April 15, 2015 was a landmark day for The Rockefeller Foundation. We launched Smart Power for Rural Development, an initiative that aims to bring electricity to 1,000 villages and 1 million Indians over the coming three years, in the states of Bihar and Uttar Pradesh. To achieve this ambitious goal, the Foundation will invest $75 million and incubate a new Indian-based, and Indian led organization, Smart Power India, that will play a key intermediating role among partners—including government, the private sector, community organizations, and energy service companies—creating a new and holistic ecosystem that drives mini-grid installations in rural villages.

This is the first time globally that The Rockefeller Foundation is moving into the rural electrification space, with the main and unique objective of spurring economic development by providing access to renewable and reliable electricity in rural areas, both for domestic and productive uses. The Foundation is deliberate in its focus on economic development and productive use, and most specifically views this work as an opportunity to capture and build upon the ingenuity and entrepreneurship that already exists within rural villages—ultimately building more inclusive economies within India. This initiative aligns closely with the Indian government’s vision of providing reliable power throughout the country, and of promoting higher levels of rural economic growth.

The launch was widely covered by the Indian media and was attended by important stakeholders including, Shri Piyush Goyal, minister of state for power, coal and new & renewable energy, other senior officials from national and state governments, heads of telecom infrastructure companies, energy service companies, research organizations, think tanks, and academia.

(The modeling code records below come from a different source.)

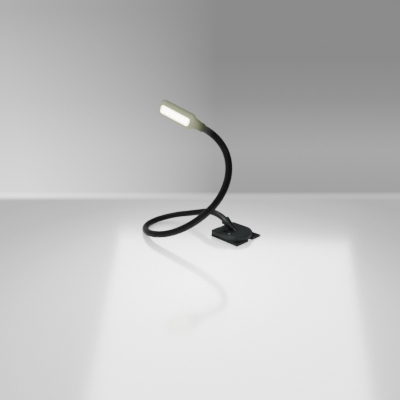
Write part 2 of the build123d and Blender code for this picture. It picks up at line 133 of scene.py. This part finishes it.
def noise(tree, coordinates, scale, detail=4.0, roughness=0.55):
    node = add_node(tree, "ShaderNodeTexNoise", {"Scale": scale, "Detail": detail, "Roughness": roughness})
    tree.links.new(coordinates, node.inputs["Vector"])
    return node.outputs["Fac"]


def bump(tree, height, strength, distance, normal=None):
    node = add_node(tree, "ShaderNodeBump", {"Strength": strength, "Distance": distance})
    tree.links.new(height, node.inputs["Height"])
    if normal:
        tree.links.new(normal, node.inputs["Normal"])
    return node.outputs["Normal"]


def dot(tree, vector, along):
    """Dot product of a vector socket with a fixed vector."""
    node = add_node(tree, "ShaderNodeVectorMath", operation="DOT_PRODUCT")
    tree.links.new(vector, node.inputs[0])
    node.inputs[1].default_value = along
    return node.outputs["Value"]


def calculate(tree, operation, first, second=0.0):
    """A math node on sockets or plain numbers."""
    node = add_node(tree, "ShaderNodeMath", operation=operation)
    for socket, value in zip(node.inputs, (first, second)):
        if isinstance(value, float):
            socket.default_value = value
        else:
            tree.links.new(value, socket)
    return node.outputs[0]


def fraction(tree, value, low, high, smooth=False):
    """0 to 1 as the value goes from low to high."""
    kind = "SMOOTHSTEP" if smooth else "LINEAR"
    node = add_node(
        tree, "ShaderNodeMapRange", {"From Min": low, "From Max": high}, interpolation_type=kind
    )
    tree.links.new(value, node.inputs["Value"])
    return node.outputs[0]


def mix_colour(tree, factor, first, second):
    node = add_node(tree, "ShaderNodeMix", data_type="RGBA")
    tree.links.new(factor, node.inputs["Factor"])
    tree.links.new(first, node.inputs[6])
    tree.links.new(second, node.inputs[7])
    return node.outputs[2]


# ---- table, backdrop and light ----
AWAY = direction(CAMERA_YAW + 90, 0)
ACROSS = Vector((AWAY.y, -AWAY.x, 0))
FLOOR_HALF = 6.0
FLOOR_STEPS = 24
# The pool of light on the table is painted: emission and a paler base colour around POOL_CENTRE, fading out
# to POOL_REACH.
POOL_CENTRE = (0.043, -0.097, 0.0)      # lightest place on the table
POOL_REACH = 0.36
TABLE_END = (0.15, 0.21)                # the table turns into the backdrop, along AWAY
PAINTED_POOL_GLOW = 2.7
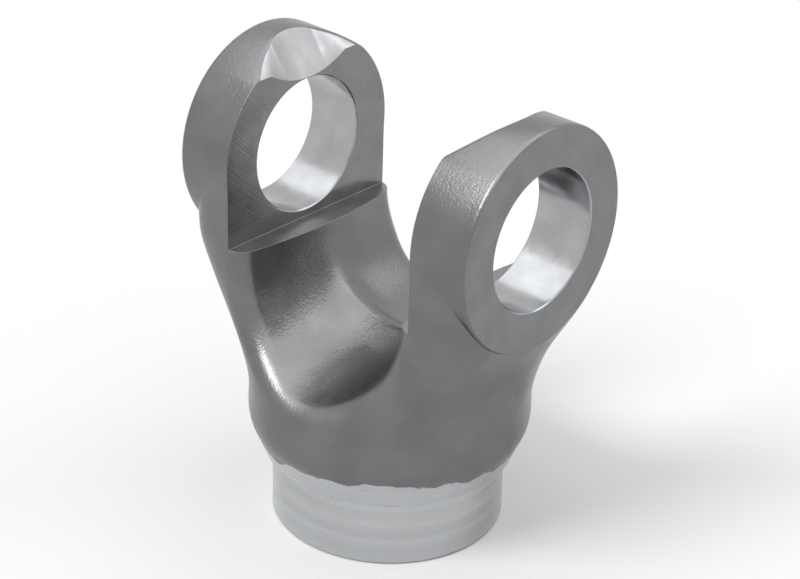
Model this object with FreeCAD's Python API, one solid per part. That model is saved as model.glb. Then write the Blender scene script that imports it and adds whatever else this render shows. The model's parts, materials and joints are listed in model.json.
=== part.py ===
import FreeCAD, Part
import math
import os

Vector = FreeCAD.Vector

# Weld yoke of a heavy driveshaft, forged in one piece and then machined.
# Frame: origin at the centre of the pilot's lower face, +Z towards the ears,
# X along the cross bore, Y across the arms. All lengths are in millimetres.

# Turned end: the pilot fits inside the tube and the bevel above it takes the weld.
PILOT_RADIUS = 48.0
PILOT_LENGTH = 28.0
PILOT_EDGE_RADIUS = 1.0
WELD_RADIUS = 52.0
WELD_BEVEL_ANGLE = 34.0
NECK_TAPER_ANGLE = 20.8
NECK_TOP = 40.0

# Recess forged into the lower face.
RECESS_RADIUS = 33.0
RECESS_DEPTH = 42.0
RECESS_DRAFT_ANGLE = 6.0
RECESS_FLOOR_RADIUS = 10.0
RECESS_MOUTH_CHAMFER = 2.0

# Ears and the cross bore through both.
BORE_RADIUS = 28.5
BORE_HEIGHT = 148.0
BORE_CHAMFER = 0.5
EAR_RADIUS = 45.4
EAR_EDGE_RADIUS = 2.5
INNER_FACE_X = 48.0
OUTER_FACE_X = 74.0
FACING_STOCK = 0.9
FACING_TOOL_DEPTH = 10.0
EAR_SEAT_DEPTH = 2.25
LEDGE_DROP = 32.0

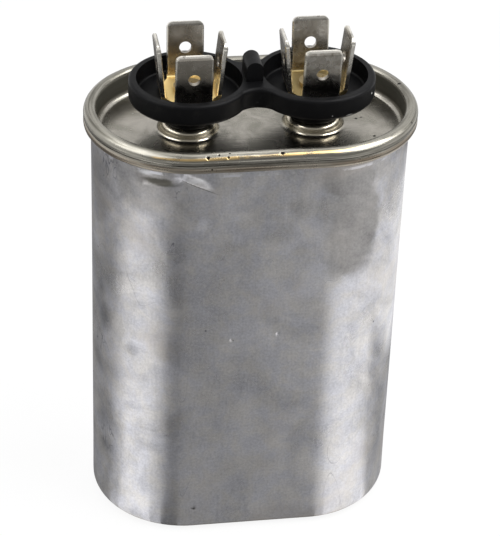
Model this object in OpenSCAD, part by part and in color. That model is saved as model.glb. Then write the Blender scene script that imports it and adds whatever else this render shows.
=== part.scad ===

In an extempore and captivating speech, Shri Piyush Goyal expressed the need for an organization like Smart Power India, given that large parts of the country are still not sufficiently covered by the electricity grid. He expressed confidence that this initiative will have a powerful effect on the lives of rural communities and offered complete support by his Ministry to align with the roll out of this ambitious initiative.

Smart Power India will partner with energy service companies (ESCOs), telecom companies, technology firms, investors, NGOs, and the Indian government to help build the necessary ecosystem for successful, sustainable, and scalable mini-grids. The organization will have four distinct functions:

  1. Project development support;Business development;
  2. Business development;
  3. Load development and community engagement; and Policy and regulatory engagement.
  4. Policy and regulatory engagement.

The model is an innovative way to deliver clean energy by introducing anchor loads such as telecommunications towers that create base demand for purchasing power from the mini-grids. The financial incentives drive an energy service company operator to build large enough power plants that cater across household, micro-enterprise, and productive loads. Not only do the mini-grids provide market opportunities to investors, they also have the potential to integrate into the grid with the right policy support from government. We believe Smart Power India is the unique value proposition of this initiative—and know from the past two years of experience working on the ground in India that the only way to create a scalable and sustainable solution is to bring together all the key partners that may not have traditionally worked together before.

The statistics around change to people’s lives and communities when they gain access to energy are remarkable. Evidence shows that communities that get electrified have significant gains in terms of access to education, expanded opportunities for trade and enterprise, access to key information services, and improved healthcare services. Indeed, the provision of electricity can lead to roughly a 40 percent increase in household per capita income, all while improving public safety, education and health outcomes. But the Foundation wants even more than remarkable. We want transformative. This is why we are committed to building a model that is sustainable and scalable throughout India—because if done on a large scale, there is the potential to open up significant new opportunities for economic development, ultimately paving the way for a more inclusive economy.

We believe that the launch of Smart Power India is just the beginning for an initiative that will catalyze opportunities for millions of people—not just in India, but around the world.